Despite the truly capacious scope contemplated by this treaty, a sustained international campaign frightened most African states into losing their sovereign nerves about the establishment of the court. The current scandal around the skullduggery and double standards in relation to the ICC’s efforts to address Afghanistan and Palestine have finally persuaded African countries to return attention to the project of an African competence on international crimes.

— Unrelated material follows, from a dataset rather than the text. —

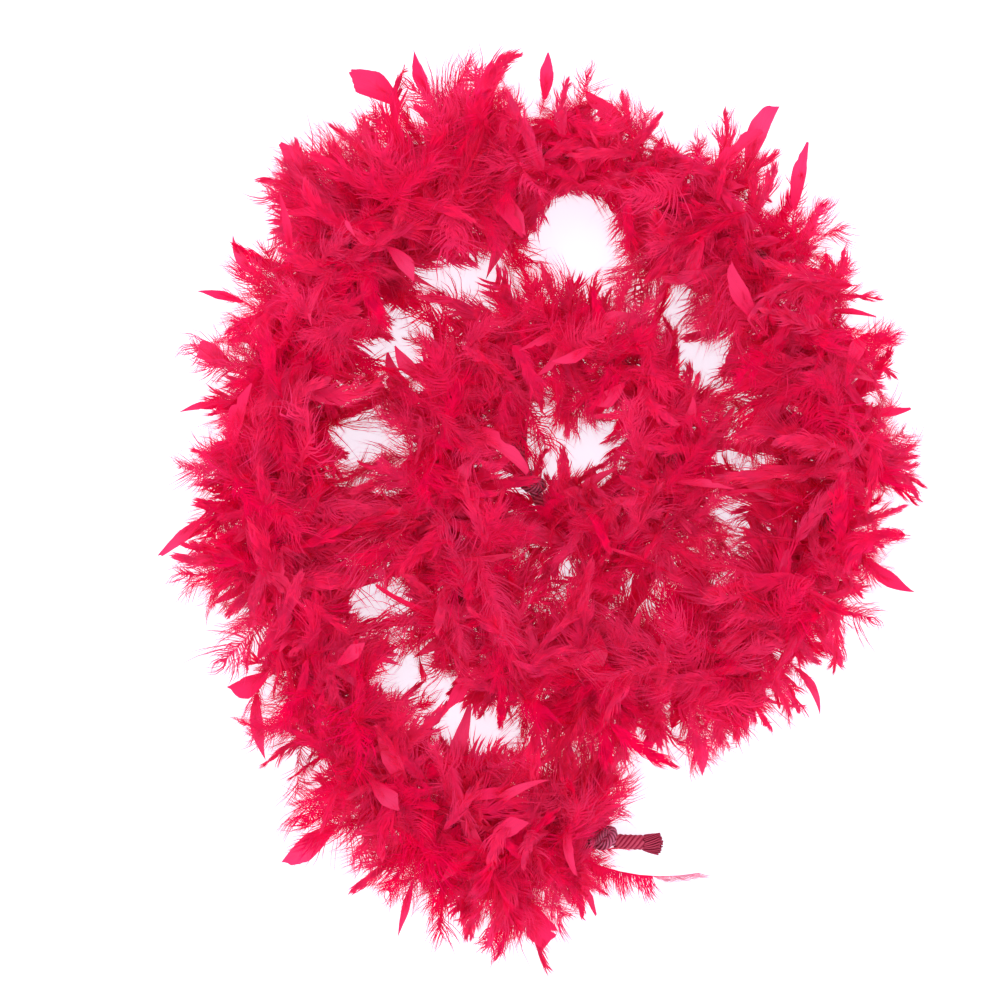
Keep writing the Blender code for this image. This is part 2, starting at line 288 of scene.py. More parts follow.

On 31 May, Angola became the first country to ratify the Malabo Protocol. That leaves 14 more to do so before the African Court of Justice and Human and Peoples’ Rights can be established. That cannot happen too soon. When it does, the new court will have 15 judges who will sit in three sections. The General Affairs section will handle cases on mostly trade, regional integration and continental institutions. The section on Human and Peoples’ Rights will focus on human rights cases. There will also be a section on International Criminal Law which will have a pre-trial, trial and appellate chamber. The new Court will house one prosecutor and also one registrar.

Fundamentalists of the ICC mock the idea of an international crimes instance for Africa. In truth, in the period of just over two decades of its operations, the record of the ICC has been largely underwhelming. It can do with all the help that it can get. The continental criminal instance proposed by the AU should be seen as a paydown by Africa on precisely that kind of assistance. Ten years after the its adoption, there is no longer time to wait; Angola’s leadership in the push to bring the Malabo Protocol into force deserves to be quickly complemented by other African countries.